# Data / Cloud Storage

One of the main storage locations for HyTest data is in '_The Cloud_'. This is sometimes referred to as **'Object Storage'**.  The data is kept in datacenter(s) which makes it easily available to network-connected devices. The main advantage of doing this is that if your compute engine is also in that same datacenter (as is the case for many JupyterHub nodes), the data doesn't have to go very far to get to the compute power.  This brings the computation to the data, rather than shipping large datasets across the internet to get to the compute engine. 

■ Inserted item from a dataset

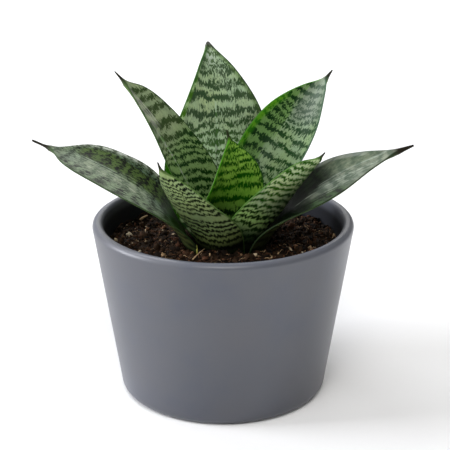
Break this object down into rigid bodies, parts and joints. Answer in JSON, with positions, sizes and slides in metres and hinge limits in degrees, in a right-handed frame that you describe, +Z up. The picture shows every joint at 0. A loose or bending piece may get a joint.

[S3](https://aws.amazon.com/s3/) is Amazon's implementation of object storage, which pairs with the Amazon (AWS) nodes on which the Jupter Hub runs. What follows is a brief demo of how S3 data is accessed (both read and write), and some pitfalls to watch out for.

The easiest way to access S3 data from within a Python program is via 
[fsspec](https://filesystem-spec.readthedocs.io/en/latest/) -- a layer of 
abstraction that lets us 
interact with arbitrary storage mechanisms as if they are conventional file systems.  
It makes S3 'look' like a conventional file system.

## Access / Profile
The permissions scheme for S3 allows for anonymous/global read access, as well as secured access via specific credentials.  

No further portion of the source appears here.